O enfrentamento ao racismo foi ponto importante da fala de Nery – “A maior parte da população do estado é negra, não somos minoria. Não estou aqui representando a minoria, estou representando a maioria da população baiana”. Enquanto um determinante estrutural do tecido social, o racismo precisa estar nas discussões e ser enfrentado, sob o risco de não ser possível avançar na luta pelo SUS, explicou, destacando marcos legais da saúde da população negra, inclusive o reconhecimento do racismo como determinante social da saúde.

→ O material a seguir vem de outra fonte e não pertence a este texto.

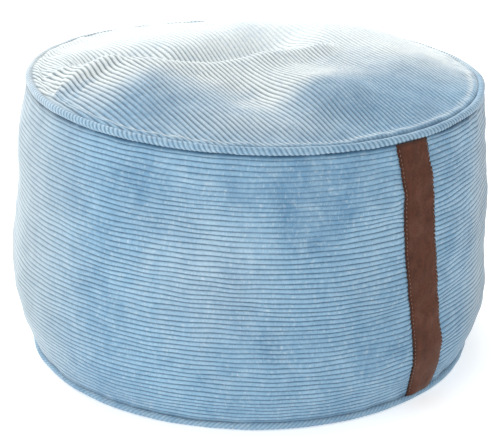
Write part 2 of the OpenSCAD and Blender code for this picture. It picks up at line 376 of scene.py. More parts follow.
class Finish:
    """A material with one Principled shader, and a method that adds any node."""

    def __init__(self, name, **even):
        self.material = bpy.data.materials.new(name)
        self.material.use_nodes = True
        self.tree = self.material.node_tree
        self.shader = self.tree.nodes["Principled BSDF"]
        for label, value in even.items():
            self.shader.inputs[label.replace("_", " ")].default_value = value

    def node(self, kind, settings=None, output=0, **sockets):
        """Adds a node; a socket goes by its name, or by i and its number where names repeat."""
        made = self.tree.nodes.new(kind)
        for label, value in (settings or {}).items():
            if label == "stops":
                for element, (place, colour) in zip(self.stops(made, len(value)), value):
                    element.position = place
                    element.color = (*colour, 1)
            else:
                setattr(made, label, value)
        for label, value in sockets.items():
            numbered = label[0] == "i" and label[1:].isdigit()
            slot = made.inputs[int(label[1:]) if numbered else label]
            if isinstance(value, Wire):
                self.tree.links.new(value.socket, slot)
            else:
                slot.default_value = value
        return Wire(self.tree, made.outputs[output])

    @staticmethod
    def stops(made, count):
        elements = made.color_ramp.elements
        while len(elements) < count:
            elements.new(0.5)
        return elements

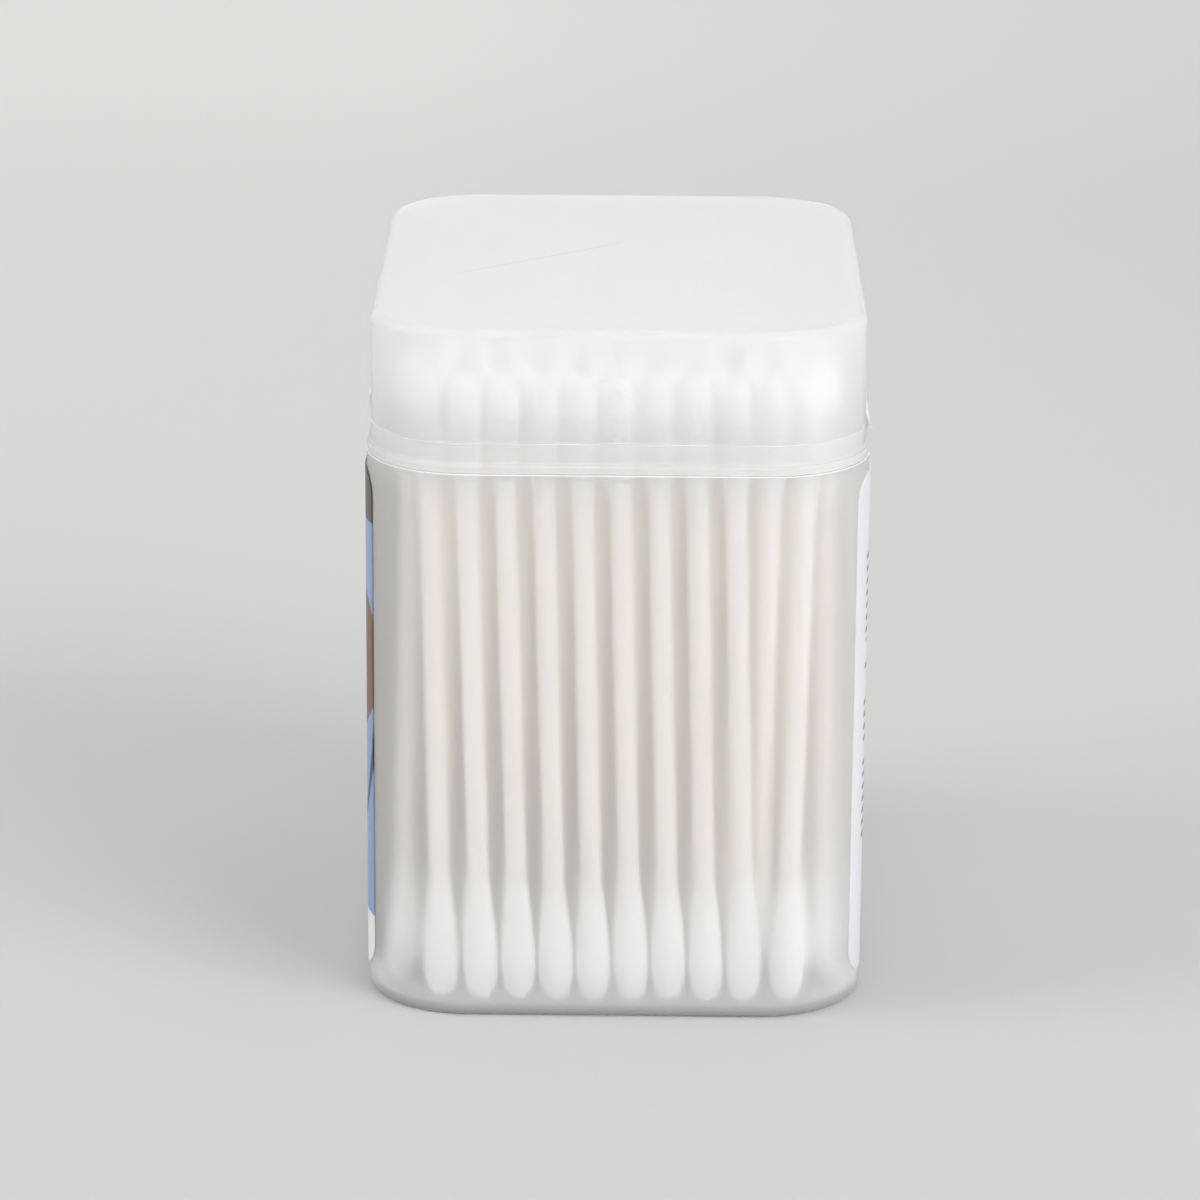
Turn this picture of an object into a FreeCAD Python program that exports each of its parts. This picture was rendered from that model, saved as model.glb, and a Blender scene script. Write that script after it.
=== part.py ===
import FreeCAD, Part

import math
import os
import random

import Sketcher

# A cotton swab tub: a frosted rounded-rectangle tub, a ring that snaps round its neck,
# a lid hinged to that ring, a label on each broad side, and the standing swabs.
# Origin at the middle of the underside, +Z up, the hinge on the -X side, millimetres.

Vector = FreeCAD.Vector
doc = FreeCAD.newDocument("CottonSwabTub")


# Driving dimensions

SIZES = {
    "tub_width": 56.8,
    "tub_depth": 73.0,
    "corner_radius": 11.7,
    "tub_wall": 1.0,
    "base_thickness": 0.7,
    "foot_radius": 0.9,
    "inner_foot_radius": 0.8,
    "neck_wall": 0.8,
    "neck_overlap": 2.3,
    "ring_height": 3.45,
    "ring_clearance": 0.1,
    "bead_proud": 0.45,
    "bead_height": 1.0,
    "lid_inset": 0.5,
    "lid_height": 12.75,
    "lid_wall": 0.8,
    "lid_top": 1.0,
    "lid_edge_radius": 1.1,
    "neck_clearance": 0.3,
    "hinge_width": 0.6,
    "hinge_thickness": 0.8,
    "hinge_length": 34.0,
    "lip_width": 0.9,
    "lip_rise": 1.5,
    "lip_drop": 1.3,
    "lip_length": 46.0,
    "lip_gap": 0.3,
    "label_thickness": 0.15,
    "label_gap": 0.05,
    "label_foot": 3.0,
    "label_drop": 1.8,
    "label_corner": 3.0,
    "front_label_span": 58.6,
    "back_label_span": 60.8,
    "swab_length": 73.8,
    "head_height": 10.2,
    "swab_seat": 0.05,
    "swab_lift": 0.3,
    "stick_radius": 1.25,
    "stick_cover": 1.5,
    "bud_radius": 2.1,
    "bud_length": 14.0,
    "bud_belly": 3.0,
    "bud_waist": 7.0,
    "bud_tip_radius": 0.8,
    "bud_spacing": 0.1,
    "bud_wall_gap": 0.15,
    "row_spacing": 0.32,
    "front_lean": 2.1,
    "end_lean": 1.9,
    "slip_width": 0.55,
    "corner_ease": 0.3,
    "row_lean": 1.0,
    "head_scatter_width": 0.4,
    "head_scatter_depth": 0.3,
    "foot_scatter_width": 0.3,
    "foot_scatter_depth": 0.5,
}

sheet = doc.addObject("Spreadsheet::Sheet", "Sizes")
for line, (alias, value) in enumerate(SIZES.items(), start=1):
    sheet.set(f"A{line}", alias)
    sheet.set(f"B{line}", str(value))
    sheet.setAlias(f"B{line}", alias)
doc.recompute()

# Levels and outlines that several pieces share, as formulas on the sheet. The tub is moulded to
# its swabs: they stand out of it by the head height, and the labels end just below its shoulder.

SHOULDER = "(Sizes.base_thickness + Sizes.swab_length - Sizes.head_height)"
SEAM = f"({SHOULDER} + Sizes.ring_height)"
LABEL_TOP = f"({SHOULDER} - Sizes.label_drop)"
NECK_INSET = "(Sizes.lid_inset + Sizes.lid_wall + Sizes.neck_clearance)"
MOUTH_INSET = f"({NECK_INSET} + Sizes.neck_wall)"
RING_BORE_INSET = f"({NECK_INSET} - Sizes.ring_clearance)"
LID_HALF = "(Sizes.tub_width / 2 - Sizes.lid_inset)"
WELL_HEIGHT = f"({SHOULDER} - Sizes.tub_wall - Sizes.base_thickness)"


def size(name):
    """One driving dimension, read back from the sheet."""
    return float(sheet.get(name))


# Sketch and feature helpers


def origin_feature(body, role):
    """One of the body's own origin planes or axes, by its role."""
    return next(item for item in body.Origin.OriginFeatures if item.Role == role)


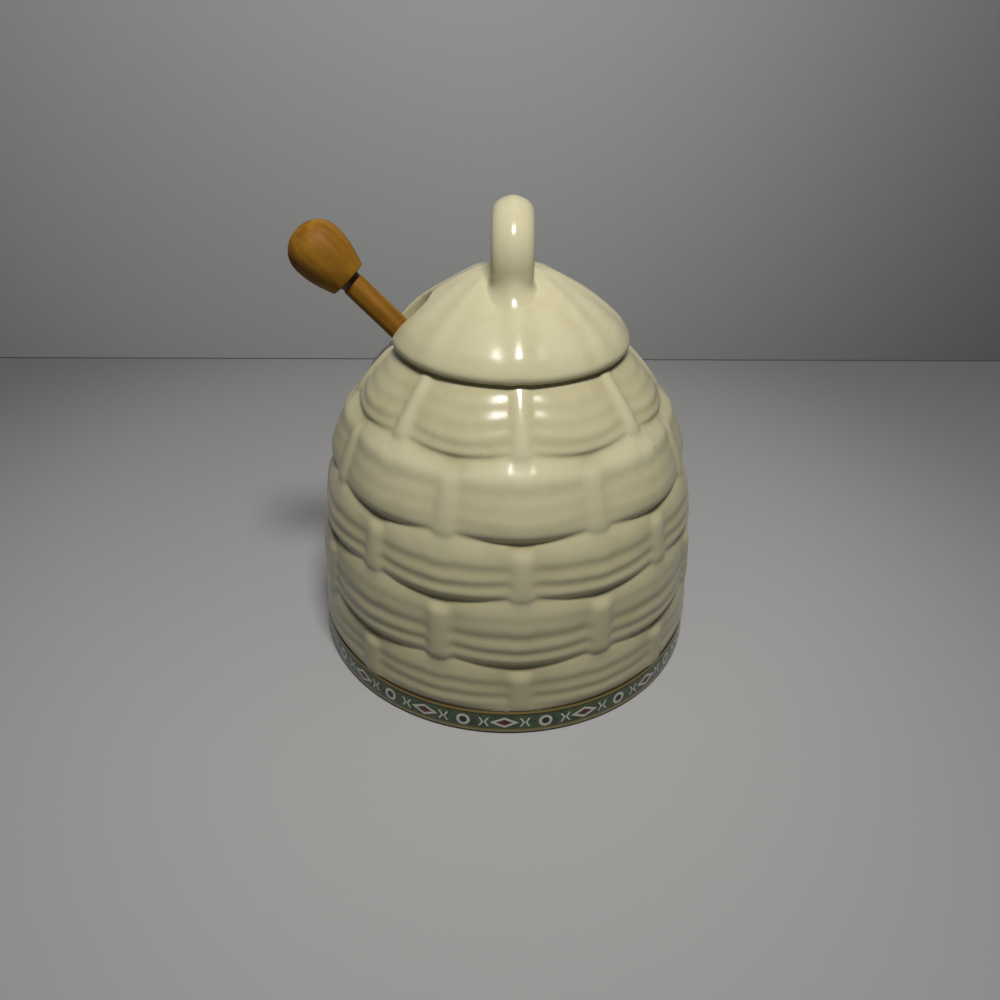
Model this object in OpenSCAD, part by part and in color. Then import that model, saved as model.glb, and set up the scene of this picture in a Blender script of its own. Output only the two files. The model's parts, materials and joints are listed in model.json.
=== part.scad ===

Para a docente, na luta pelo SUS é preciso diálogo com a Educação, Segurança pública, Meio ambiente, e diversas agendas dos determinantes sociais da saúde. “Seu fortalecimento é essencial para preservar vidas humanas, principalmente as que estão em maior vulnerabilidade social: pardas, pretas e indígenas”, reforçou. Sua apresentação deu enfoque ao debate para um novo pacto social “para que todas as pessoas possam viver com dignidade”.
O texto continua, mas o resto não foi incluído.